A principios de los 70, Davis vivió unos años en Francia con Paul Auster, que fue su primer marido y con quien tuvo un hijo. Es también traductora. Entre otros autores, llevó al inglés a Gustave Flaubert, Marcel Proust y Marguerite Duras. Como escritora, ganó tantos premios que es imposible consignarlos. Valga como botón de muestra apenas dos: el Booker Internacional en 2013 y la Orden de las Artes y las Letras en 2015.
Todo eso está presente en su obra, es el corazón que hace latir sus textos. Sin pavonearse. No hay que ser, necesariamente, un paladar negro de la literatura para dejarse llevar por sus libros. Esa gente que no conocemos, como conjunto, tiene un bonus. Aunque inicialmente pueda parecer que el rejunte es caprichoso, en realidad la curaduría del conjunto deja un sabor puntual en boca, o en la punta del cerebro, la lengua.
Lo que observa Davis es, justamente, eso que avisa en su título original: a “nuestros extraños”. El otro, pero con pertenencia (los vecinos, lo pasajeros contiguos de trenes o aviones, las charlas ajenas, a los desconocidos en Nueva York que ayudan al paso a manipular dinero o cosas eléctricas a judíos ortodoxos en Shabat) y a quien narra, con asombro, ajena de sí (el cuerpo, la maternidad, el matrimonio, su trabajo). Es meticulosa en describir lo que ve. Pone la lupa en un punto mínimo que termina mostrando un todo muy enorme. Eso que enfoca es bastante pertinente para la actualidad: ¿cómo podríamos relacionarnos (bien, mejor) con esa gente que no conocemos y existe a nuestro alrededor?

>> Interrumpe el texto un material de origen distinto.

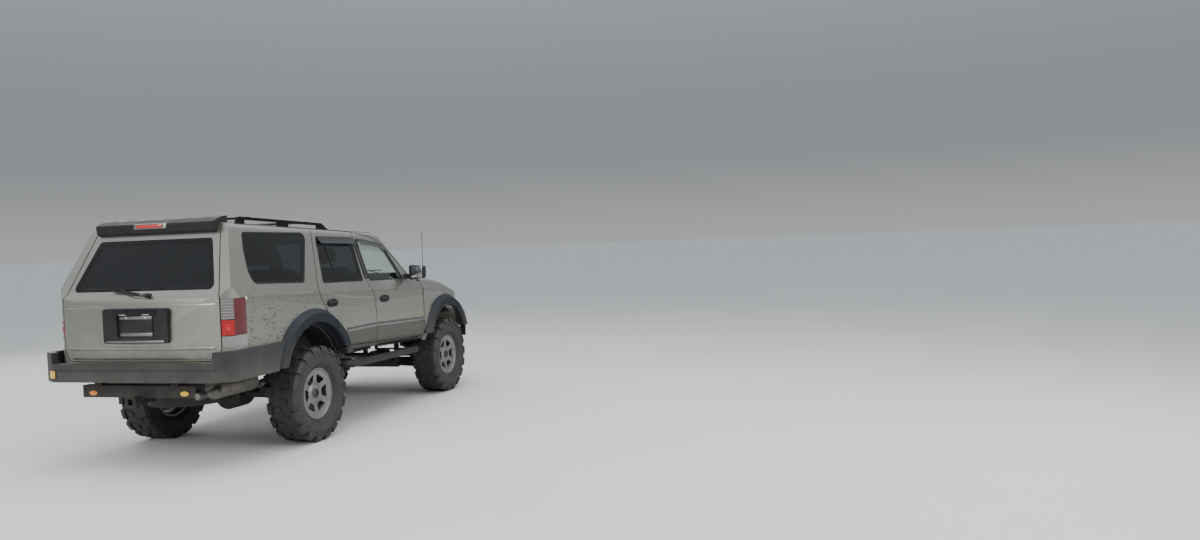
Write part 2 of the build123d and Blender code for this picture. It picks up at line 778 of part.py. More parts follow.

La respuesta que queda sobrevolando al terminar el libro es: siendo parte de la comunidad, con los hilos que se tejen, armando la colmena humana de relaciones. O, como avisa en el relato que da título al libro, donde explica que un vecino se puede convertir en una “suerte de primo” o de “enemigo acérrimo”, alguien que es “una presencia intolerable” que invade el terreno propio: “Gracias a las cosas que nos unen, nos convertimos en una suerte de familia”.
Nuestros extraños, de Lydia Davis (Eterna Cadencia).